Has it been a big adjustment, and have others had to sacrifice? Yes on both counts. I’ve cut actual visits to my mom from three times per week to two. I’m not as available to help keep my son on track with his schoolwork (he has auditory processing difficulties and thus needs more parental involvement than some kids his age.) I don’t even pretend to try to make dinner before reporting for my twice-weekly evening shifts. I don’t write as much, and I panic a little more about whether I’m going to cover the essential tasks of keeping life running.

Was it the wrong decision? No. Could I have waited a couple of years? I’m not certain if another opportunity would come along. And we do certainly have uses for the money right now. My older child is attending community college, which is not free. One of our vehicles has 180,000+ miles on the engine. Our house is old and falling apart. And then there are the mid-life crisis and retirement fund issues.

Could I wait a couple of years? I’m not getting any younger. At some point I have to stop waiting to do things. And there are days when I feel as if I’ve waited away half my life already. Plus, seeing up close what happens  when you’re old and you run out of money has lit a fire under me to save as much as I can for retirement, starting immediately.

I did think things through.

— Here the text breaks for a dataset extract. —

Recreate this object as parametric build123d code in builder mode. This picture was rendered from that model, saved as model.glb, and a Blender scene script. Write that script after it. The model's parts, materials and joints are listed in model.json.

For the person who asked – do you know me at all? I have a well-deserved reputation for over-thinking decisions. How am I going to manage? The same way millions of people do. I’ll live with a little more dust and there will be nights I won’t sleep enough. I’ll hit the top priorities on my to-do list and the rest will slide.

I’ve worked hard to get one of the coveted more-hours-benefitted positions at my workplace. I’ve worked hard to be reliable and competent. I’ve pro-actively pursued training opportunities and volunteered for additional responsibilities. One of the hazards of working for pay part-time or not at all is the ease with which you can start to question your own value. Many days I wondered if I had lost the ability to support myself. Psychologically, getting this position was a big boost. My work has been noticed and valued. I’m not a complete loser.

I was happy, really happy, about this new development. Right up until I started telling people about it. I was unprepared for the number of folks in my inner circle who seemed ready to burst my bubble when I shared the news. You’re sorry to hear it? You’re sorry I have to take a promotion to more hours and better benefits? Ouch. This is the 21st century. Would you ever say that to a man? Even a man who had teenagers at home and was helping his elderly mother?

Or would you offer congratulations? Ponder it.